Nasrettin Hoca hem yaşlanmış, hem de şişmanlamış.
Eskiden kolayca yaptığı hareketler ona zor gelmeye başlamış.
Bir sabah evinden çıkmış, kapısının önünde bağlı duran eşeğine binmeye çalışmış.
Ama ne bacağını yeterince kaldırabiliyormuş, ne de ağır bedenini eşeğin sırtına aktaracak hamleyi yapabiliyormuş.
Hoca'nın bu çaresiz uğraşını izleyen mahallenin çocukları gülmeye, onunla alay etmeye başlamışlar.
Bunun üzerine Nasrettin Hoca çocukların da duyabileceği yüksek sesle bir nevi iç geçirmiş,
- Nerede o eski günlerdeki çevik Nasrettin, diye seslenmiş.
Sonra da alçak sesle kendi kendine söylenmiş,
- Ulan ben senin gençliğini de bilirim, demiş.
Bazı kesimlerde görülen ve hemen her alanda seslendirilen nostalji takıntısının sahipleri, zaman zaman Nasrettin Hoca kadar özgüven sahibi olmayı denemelidirler.
Mesela "Nerede o eski siyasetçiler" diye yakınanlar Soğuk Savaş'ta Amerika'nın figüranları olarak özellikle dış politikada iradelerini Washington'a teslim eden kadroları mı örnek gösterirler acaba?
Örnek ve uygar kentliler
O dönemde Moskova'nın veya herhangi bir önemli başkentin Ankara ile bir meselesi olduğu zaman, bu mesele Washington'a taşınır, oradan karar çıkardı.
Şimdi Putin, Tayyip Erdoğan'la konuşuyor eğer bir ikili sorun varsa.
"Eskiden böyle kamplaşma yoktu" diyenler, 1950'li yıllarda DP'lilerle CHP'lilerin mezarlıklarını bile ayırdıklarını, "Vatan Cephesi"ni veya 1970'lerin "Milliyetçi Cephe" koalisyonlarını herhalde hatırlamıyorlar.
Bazıları da "Eskiden kentliler daha uygardı" demiyorlar mı mesela?
6-7 Eylül 1955'te İstanbul Rumlarının evlerini, dükkânlarını yağmalayanlar, Fener Patrikhanesi'nin mezarlığındaki kemikleri çıkartanlar, sanki İstanbul'un kentlileri değildiler.
Bir de "Nerede o eski güzel İstanbul" diye takılanlar var.
Önceki gün sevgili Murat Bardakçı Habertürk'teki yazısında bu meseleyi pek güzel ele almış ve özetle şunları söylemişti:
Fotoğraflar tanıktır
"- O fotoğraflarda şimdi siyahbeyaz bir nostalji âbidesi gibi görünen şehrin gerçek rengi solgun, tozlu ve fakirdi... İstanbul'un fotoğrafın icadından hemen sonra çekilmiş resimlerine bir bakın: Söylendiği gibi öyle şiir gibi, pitoresk yerler değil, tam bir harabe görürsünüz.
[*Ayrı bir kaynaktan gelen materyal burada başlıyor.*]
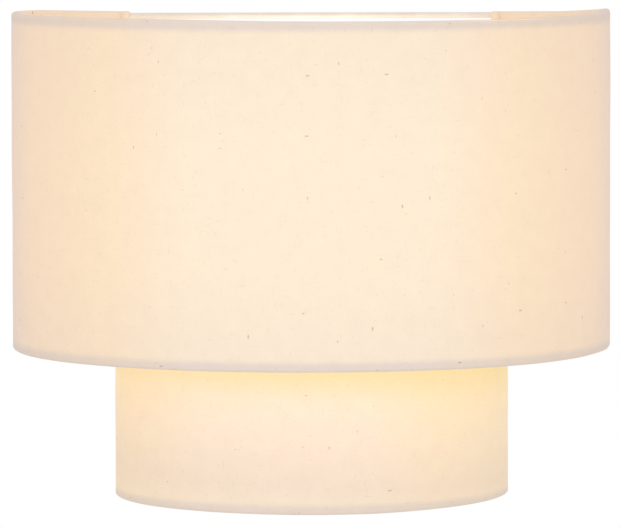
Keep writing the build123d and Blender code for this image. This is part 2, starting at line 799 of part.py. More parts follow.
with BuildPart() as grub_screw:
    grub_tip = arm_radius + part_seat - arm_reach
    rod_between((0, grub_tip, grub_z), (0, grub_tip + grub_length, grub_z), grub_radius)
    slot_low = (-grub_radius, grub_tip + grub_length * (1 - slot_share), grub_z - slot_share)
    slot_high = (grub_radius, grub_tip + grub_length, grub_z + slot_share)
    block_between(slot_low, slot_high, Mode.SUBTRACT)
grub_screw.part.label = "grub_screw"
export_step(grub_screw.part, "parts/grub_screw.step")

with BuildPart() as holder_sleeve:
    sleeve_inside = holder_radius - holder_wall
    turned(
        (
            (sleeve_inside, cap_top + part_seat),
            (holder_radius, cap_top + part_seat),
            (holder_radius, mouth_z - mouth_lip),
            (holder_radius - mouth_lip, mouth_z),
            (mouth_radius, mouth_z),
            (mouth_radius, mouth_z - mouth_lip),
            (sleeve_inside, mouth_z - mouth_lip),
        )
    )
holder_sleeve.part.label = "holder_sleeve"
export_step(holder_sleeve.part, "parts/holder_sleeve.step")

with BuildPart() as holder_insert:
    insert_radius = sleeve_inside - insert_fit
    with BuildSketch(Plane.XY.offset(cap_top + part_seat)):
        with Locations((0, -arm_reach)):
            Circle(insert_radius)
    extrude(amount=insert_height - part_seat)
    with BuildSketch(Plane.XY.offset(cap_top)):
        with Locations(*[(side * wire_pitch / 2, -arm_reach) for side, _ in sides]):
            Circle(wire_radius + insert_fit)
        with Locations(*contact_places):
            Circle(contact_screw_radius + running_clearance)
    extrude(amount=insert_height * 3 / 4, mode=Mode.SUBTRACT)
holder_insert.part.label = "holder_insert"
export_step(holder_insert.part, "parts/holder_insert.step")

with BuildPart() as contact_screws:
    for place_x, place_y in contact_places:
        seat = Plane(origin=(place_x, place_y, cap_top + part_seat), z_dir=(0, 0, -1))
        pan_head_screw(
            seat,
            contact_screw_head,
            contact_screw_head_height,
            contact_screw_radius,
            insert_height / 2,
        )
contact_screws.part.label = "contact_screws"
export_step(contact_screws.part, "parts/contact_screws.step")

with BuildPart() as thread_shell:
    turned(thread_profile(shell_radius, shell_wall, seat_z))
    flange_top = seat_z + contact_sheet
    rim = shell_radius + shell_wall
    turned(((shell_flange_bore, seat_z), (rim, seat_z), (rim, flange_top), (shell_flange_bore, flange_top)))
thread_shell.part.label = "thread_shell"
export_step(thread_shell.part, "parts/thread_shell.step")

with BuildPart() as centre_contact:
    outer_end = contact_length / 2
    foot_end = outer_end - contact_foot
    top_end = foot_end - contact_slope
    top_z = seat_z + contact_rise
    right_half = (
        (outer_end, seat_z),
        (outer_end, seat_z + contact_sheet),
        (foot_end, seat_z + contact_sheet),
        (top_end, top_z + contact_sheet),
    )
    under_half = ((top_end - contact_sheet, top_z), (foot_end - contact_sheet, seat_z))
    left_half = [(-across, height) for across, height in right_half[::-1]]
    under_left = [(-across, height) for across, height in under_half[::-1]]
    with BuildSketch(wall_view(arm_reach)):
        with BuildLine():
            Polyline(*right_half, *left_half, *under_left, *under_half, close=True)
        make_face()
    extrude(amount=contact_width / 2, both=True)
centre_contact.part.label = "centre_contact"
export_step(centre_contact.part, "parts/centre_contact.step")

# ---------------------------------------------------------------------------------------------
# The wires
# ---------------------------------------------------------------------------------------------

wire_turn_y = -5.0  # where the wires turn into the arm
wire_leave_x = -27.0  # where the wires first bend after the block
wire_stop_z = cap_top + insert_height / 2
lead_z = arm_top - wire_radius


def wires_up_the_arm(side):
    """Last stretch of a lampholder wire: through the arm, up, and out to its terminal."""
    in_arm = side * wire_spread
    return [
        (in_arm, wire_turn_y, arm_z),
        (in_arm, -arm_reach, arm_z),
        (in_arm, -arm_reach, lead_z),
        (side * wire_pitch / 2, -arm_reach, cap_top - wire_radius),
        (side * wire_pitch / 2, -arm_reach, wire_stop_z),
    ]


def wires_off_the_block(height):
    """First stretch of a wire, straight out of its pole."""
    return [(barrel_mouth_x, block_y, height), (wire_leave_x, block_y, height)]


live_height, neutral_height, earth_height = pole_heights
live_route = [*wires_off_the_block(live_height), (-15, -7, arm_z - 1.2), *wires_up_the_arm(-1)]
neutral_route = [*wires_off_the_block(neutral_height), (-5, -6, -25), *wires_up_the_arm(1)]
earth_route = [
    *wires_off_the_block(earth_height),
    (-12, -5.5, -17.5),
    (2, -5, -19),
    (earth_x, lug_barrel_y, -20),
    (earth_x, lug_barrel_y, wire_stop[2] - part_seat),
]

with BuildPart() as live_wire:
    wire_along("live_wire", live_route)
live_wire.part.label = "live_wire"
export_step(live_wire.part, "parts/live_wire.step")

with BuildPart() as neutral_wire:
    wire_along("neutral_wire", neutral_route)
neutral_wire.part.label = "neutral_wire"
export_step(neutral_wire.part, "parts/neutral_wire.step")

with BuildPart() as earth_wire:
    wire_along("earth_wire", earth_route)
earth_wire.part.label = "earth_wire"
export_step(earth_wire.part, "parts/earth_wire.step")

# ---------------------------------------------------------------------------------------------
# The lamp
# ---------------------------------------------------------------------------------------------

tip_top = lamp_tip_z + lamp_tip_height

with BuildPart() as bulb_tip:
    shoulder = lamp_tip_radius * 2 / 3
    turned(
        (
            (0, lamp_tip_z),
            (shoulder, lamp_tip_z),
            (lamp_tip_radius, lamp_tip_z + lamp_tip_radius - shoulder),
            (lamp_tip_radius, tip_top),
            (0, tip_top),
        )
    )
bulb_tip.part.label = "bulb_tip"
export_step(bulb_tip.part, "parts/bulb_tip.step")

with BuildPart() as bulb_insulator:
    turned(
        (
            (0, tip_top),
            (insulator_base_radius, tip_top),
            (lamp_cap_radius - thread_depth, lamp_cap_z),
            (0, lamp_cap_z),
        )
    )
bulb_insulator.part.label = "bulb_insulator"
export_step(bulb_insulator.part, "parts/bulb_insulator.step")

with BuildPart() as bulb_cap_shell:
    inside = lamp_cap_radius - thread_depth - lamp_cap_wall
    turned(thread_profile(inside, lamp_cap_wall, lamp_cap_z))
bulb_cap_shell.part.label = "bulb_cap_shell"
export_step(bulb_cap_shell.part, "parts/bulb_cap_shell.step")

with BuildPart() as bulb_housing:
    under_deck = board_z - housing_wall
    turned(
        (
            (housing_bore, housing_z),
            (housing_foot_radius, housing_z),
            (housing_top_radius, board_z),
            (deck_bore, board_z),
            (deck_bore, under_deck),
            (housing_top_radius - 2 * housing_wall, under_deck),
            (housing_foot_radius - housing_wall / 2, housing_z + housing_wall),
            (housing_bore, housing_z + housing_wall),
        )
    )
bulb_housing.part.label = "bulb_housing"
export_step(bulb_housing.part, "parts/bulb_housing.step")

with BuildPart() as bulb_driver_board:
    driver_z = housing_z + housing_wall + part_seat
    low = (-driver_width / 2, -arm_reach - driver_sheet / 2, driver_z)
    high = (driver_width / 2, driver_sheet / 2 - arm_reach, driver_z + driver_height)
    block_between(low, high)
    capacitor_y = capacitor_radius + driver_sheet / 2 - part_seat - arm_reach
    capacitor_foot = (0, capacitor_y, driver_z + driver_height - capacitor_height)
    rod_between(capacitor_foot, (0, capacitor_y, driver_z + driver_height), capacitor_radius)
bulb_driver_board.part.label = "bulb_driver_board"
export_step(bulb_driver_board.part, "parts/bulb_driver_board.step")

with BuildPart() as bulb_board:
    board_low = board_z + part_seat
    with BuildSketch(Plane.XY.offset(board_low)):
        with Locations((0, -arm_reach)):
            Circle(board_radius)
    extrude(amount=board_sheet)
    with BuildSketch(Plane.XY.offset(board_low + board_sheet)):
        with Locations((0, -arm_reach)):
            with PolarLocations(chip_circle, chip_count):
                Rectangle(chip_size, chip_size)
    extrude(amount=chip_height)
bulb_board.part.label = "bulb_board"
export_step(bulb_board.part, "parts/bulb_board.step")

with BuildPart() as bulb_globe:
    with BuildSketch(wall_view(arm_reach)):
        with Locations((0, globe_z)):
            Circle(globe_radius)
            Circle(globe_radius - globe_wall, mode=Mode.SUBTRACT)
        cut_top = board_z + part_seat
        with Locations((0, cut_top - globe_radius)):
            Rectangle(2 * globe_radius, 2 * globe_radius, mode=Mode.SUBTRACT)
        with Locations((-globe_radius, globe_z)):
            Rectangle(2 * globe_radius, 2 * globe_radius, mode=Mode.SUBTRACT)
    revolve(axis=lamp_axis)
bulb_globe.part.label = "bulb_globe"
export_step(bulb_globe.part, "parts/bulb_globe.step")
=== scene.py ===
# %% [markdown]
# # A fabric shade wall light
#
# The light is a half drum of cream cotton on a wire frame, with a narrower half drum hanging out
# of its underside. It is lit from inside by one opal lamp. The metal, the lampholder and the lamp
# come from the CAD model with better finishes; the two cotton covers are built here as cloth.
#
# Everything is in metres. The wall is the plane Y = 0, the light stands out of it towards -Y, and
# +Z is up.

# %% Load the frame
import json

import bpy
import numpy as np
from mathutils import Matrix, Vector


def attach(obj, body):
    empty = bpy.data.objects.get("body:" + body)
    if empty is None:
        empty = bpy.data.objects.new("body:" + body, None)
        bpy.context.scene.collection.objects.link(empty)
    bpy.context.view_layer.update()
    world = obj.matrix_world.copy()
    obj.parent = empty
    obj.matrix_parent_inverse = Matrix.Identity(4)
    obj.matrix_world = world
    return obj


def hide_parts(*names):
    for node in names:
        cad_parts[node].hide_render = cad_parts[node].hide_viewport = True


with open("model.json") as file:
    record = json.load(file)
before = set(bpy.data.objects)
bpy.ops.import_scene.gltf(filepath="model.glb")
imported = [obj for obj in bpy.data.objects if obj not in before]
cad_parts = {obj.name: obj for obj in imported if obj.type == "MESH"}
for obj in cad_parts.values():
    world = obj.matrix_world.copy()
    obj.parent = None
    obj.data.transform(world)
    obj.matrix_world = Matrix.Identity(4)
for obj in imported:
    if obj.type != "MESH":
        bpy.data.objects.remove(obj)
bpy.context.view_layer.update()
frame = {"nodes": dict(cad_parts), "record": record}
nodes = frame["nodes"]

# %% [markdown]
# ## The camera
#
# The photograph was taken from a long way off, nearly square on and a little above. A camera could
# be matched to it by eye, but how much the rims curve already gives the camera's height over its
# distance. A long lens with a small downward tilt then frames it, so no lens shift is needed.

# %% Camera
photo_wide = 620  # pixels
camera_place = Vector((0.0, -3.400, 0.2307))
camera_pan = np.radians(-0.011)  # to the right
camera_tilt = np.radians(4.117)  # downwards
camera_roll = np.radians(-0.137)
focal_pixels = 6783.9  # focal length in pixels of the photograph's width

lens = bpy.data.cameras.new("photo_camera")
lens.sensor_width = 36.0  # millimetres
lens.lens = focal_pixels * lens.sensor_width / photo_wide
lens.clip_start, lens.clip_end = 0.1, 60.0
camera = bpy.data.objects.new("photo_camera", lens)
bpy.context.scene.collection.objects.link(camera)
turn = (
    Matrix.Rotation(-camera_pan, 4, "Z")
    @ Matrix.Rotation(np.pi / 2 - camera_tilt, 4, "X")
    @ Matrix.Rotation(camera_roll, 4, "Z")
)
camera.matrix_world = Matrix.Translation(camera_place) @ turn
bpy.context.scene.camera = camera
print("lens", round(lens.lens, 1), "mm")

# %% [markdown]
# ## Colours and nodes
#
# Colours are given as screen colours in hex, which are darker than the light they stand for, so
# one function turns them into the linear values that shaders work in. Nodes could be added and
# linked one by one, but a second small function that adds a node with its settings and links
# keeps every material short enough to read.
#
# Sockets that share a name are given by number. On a Math node 0, 1 and 2 are its numbers. On a
# Mix node 0 is the share, 2 and 3 are its two numbers, and 6 and 7 its two colours. On a Map
# Range node 0 is the value, 1 and 2 are the ends of the range that it comes from, and 3 and 4,
# which are 0 and 1 if left out, those of the range that it goes to.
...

Yol diye bir şey pek yoktur. Birkaç zengin ve paşa konağı dışında neredeyse bütün binalar yıkıldı-yıkılacak gibidir. Halkın üstü-başı berbattır, fukaralık her yere sinmiş gibidir.
- İstanbul'un son siyah-beyaz fotoğraflarındaki hâlini görmüş yani çocukluk yıllarını 1960'lı senelerde geçirmiş olan nesilden olanlar gayet iyi hatırlarlar: O günlerin İstanbul'unda yaşamak zordu! Şehirde yol yoktu, susuzdu, elektrikleri her an kesilirdi, bazı semtleri artık harabe halini almıştı ve ulaşım tam bir dertti... İstanbul hiç de yeşil değil kupkuru bir şehirdir, cennetten bir köşe olduğu söylenen Boğaz tepeleri de uzayıp giden kıraç arazilerdir.
Yeni bir kültürün inşası
- Ve netice; İstanbul en güzel günlerini 2000'li yıllardan itibaren yaşamaya başladı... Eski ve harap bir şehri yaşanabilir hale getirmeye çalışırken kültürün de muhafaza edilmesini başaramadık. (Ancak) Bugünün İstanbul'u kendisine yepyeni bir kültür ve hayat tarzı yaratacaktır ve yapılması gereken içi boş bir nostaljiyi, geçmiş hayranlığını, mazi hasretini bırakıp bu yeni kültürün 'dolu' olmasına çaba göstermektir."
Hepimiz "Kökü mazide olan ati"nin insanları olmayı denemeliyiz.
Ama kökümüzün mazide olması, o maziyi abartılı tablolara konu etmemizi de hiç gerektirmez.